There are three pressure points to watch.
1. Hallucinations and overconfident summaries
AI tools can compress text well. They can also flatten nuance. A contract summary that misses an exception, limitation, or dependency is worse than useless because it looks polished. If the Microsoft Word legal agent cannot show its work inside the document, lawyers will be right to treat it carefully.
2. Data governance
Legal departments care about confidentiality, client privilege, retention rules, and internal access controls. Microsoft has spent years selling security and compliance to enterprise buyers, so it has a serious head start here. But buyers will still want details on where data goes, what gets stored, and how prompts and outputs are handled.
3. Workflow fit
Legal review is rarely a solo act. Contracts move between lawyers, procurement, finance, outside counsel, and sales. If the AI helps one user but muddies collaboration, adoption will stall. The product has to fit the real chain of review, not a clean demo version of it.
How Microsoft Word legal agent compares to the broader legal AI push
Microsoft is stepping into a market that already has serious players. Tools from companies such as Harvey, Ironclad, Litera, and others have pushed hard into drafting, review, knowledge search, and contract lifecycle work. So why does Microsoft still have an opening?
Because incumbency matters. Deeply. If your company already runs on Microsoft 365, an AI layer in Word may be easier to approve than a separate legal platform with fresh procurement, security review, and training demands.
But that built-in advantage has limits. Specialized legal AI vendors often go deeper on domain-specific workflows, template libraries, and practice-area features. Microsoft can win on convenience and reach. It still has to prove depth.
Who should care about Microsoft Word legal agent first
Not every legal team needs to rush. Some do.
- In-house legal teams that handle high volumes of vendor and procurement contracts
- Corporate compliance teams that review policy and regulatory language changes
- Law firms looking to speed up first-pass document review
- Procurement leaders who need cleaner collaboration with legal inside Microsoft 365
If your work depends on repeated contract edits in Word, this is worth tracking. If your legal process already runs in a highly specialized system with mature automation, the gain may be smaller.
How to evaluate Microsoft Word legal agent before rollout
Honestly, the right test is boring. That is a good thing. Do not judge this on marketing demos. Run a pilot against your own contracts, your own playbooks, and your own approval process.
Start with a narrow set of use cases (NDA review is the usual entry point). Then score the results against human review.

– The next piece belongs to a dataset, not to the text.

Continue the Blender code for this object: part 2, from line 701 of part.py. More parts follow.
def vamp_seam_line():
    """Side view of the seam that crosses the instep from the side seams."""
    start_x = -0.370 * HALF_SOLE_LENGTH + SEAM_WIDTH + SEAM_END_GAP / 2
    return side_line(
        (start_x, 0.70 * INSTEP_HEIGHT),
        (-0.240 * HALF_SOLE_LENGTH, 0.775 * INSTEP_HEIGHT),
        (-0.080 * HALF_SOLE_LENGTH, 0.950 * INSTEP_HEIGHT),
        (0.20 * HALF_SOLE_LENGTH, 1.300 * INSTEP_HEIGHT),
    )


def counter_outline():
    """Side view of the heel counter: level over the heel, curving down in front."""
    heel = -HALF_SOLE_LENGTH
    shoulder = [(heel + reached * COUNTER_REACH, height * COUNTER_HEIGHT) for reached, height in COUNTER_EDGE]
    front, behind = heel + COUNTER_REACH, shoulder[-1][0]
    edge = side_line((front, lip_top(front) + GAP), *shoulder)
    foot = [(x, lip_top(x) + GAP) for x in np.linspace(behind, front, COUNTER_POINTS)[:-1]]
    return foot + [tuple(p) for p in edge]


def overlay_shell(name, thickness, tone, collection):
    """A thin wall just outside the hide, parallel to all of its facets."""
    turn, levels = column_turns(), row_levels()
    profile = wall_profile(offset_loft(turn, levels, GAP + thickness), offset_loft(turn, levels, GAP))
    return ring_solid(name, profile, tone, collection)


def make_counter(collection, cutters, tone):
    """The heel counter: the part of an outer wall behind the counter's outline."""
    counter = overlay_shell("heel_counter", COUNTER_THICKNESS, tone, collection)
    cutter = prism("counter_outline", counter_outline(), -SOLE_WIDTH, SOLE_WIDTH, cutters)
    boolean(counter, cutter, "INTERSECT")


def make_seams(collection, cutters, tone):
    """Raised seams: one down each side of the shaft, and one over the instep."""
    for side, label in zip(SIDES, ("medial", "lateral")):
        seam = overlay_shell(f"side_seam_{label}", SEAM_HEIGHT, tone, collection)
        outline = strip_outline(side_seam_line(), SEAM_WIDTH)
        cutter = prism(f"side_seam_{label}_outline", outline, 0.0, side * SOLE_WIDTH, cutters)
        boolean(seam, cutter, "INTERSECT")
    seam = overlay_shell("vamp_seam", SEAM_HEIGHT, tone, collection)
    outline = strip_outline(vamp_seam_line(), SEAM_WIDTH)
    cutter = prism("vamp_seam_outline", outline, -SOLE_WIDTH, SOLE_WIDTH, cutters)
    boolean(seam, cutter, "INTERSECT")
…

- Measure time saved on first-pass review
- Track false positives and missed issues
- Check whether outputs cite document language clearly
- Review security, admin controls, and audit logs
- See if non-legal users actually understand the AI feedback
And ask the blunt question. Would you trust this on a live contract without a lawyer checking every line? For now, most teams should answer no. That does not make the tool weak. It just means the agent is a co-pilot, not the pilot.

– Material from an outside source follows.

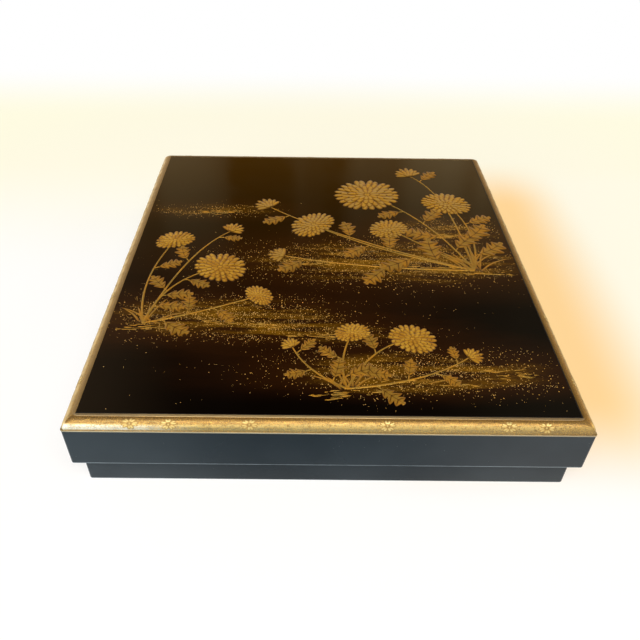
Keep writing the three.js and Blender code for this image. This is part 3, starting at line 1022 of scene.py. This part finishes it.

What happens next for Microsoft Word legal agent
The bigger story is not one feature in Word. It is the slow reshaping of professional software around role-specific AI agents. Microsoft wants Word, Excel, Teams, and the rest of Microsoft 365 to become places where specialized assistants show up by default. Legal is one of the clearest test cases because the workflow is document-heavy, expensive, and packed with repeatable patterns.
If Microsoft gets the details right, this could turn Word into a stronger legal workstation instead of just a writing surface. If it gets them wrong, lawyers will keep using Word the old-fashioned way and treat the AI as window dressing.
My bet? The Microsoft Word legal agent will find a foothold on routine contract work first. The real fight starts after that, when buyers decide whether built-in convenience beats specialist depth.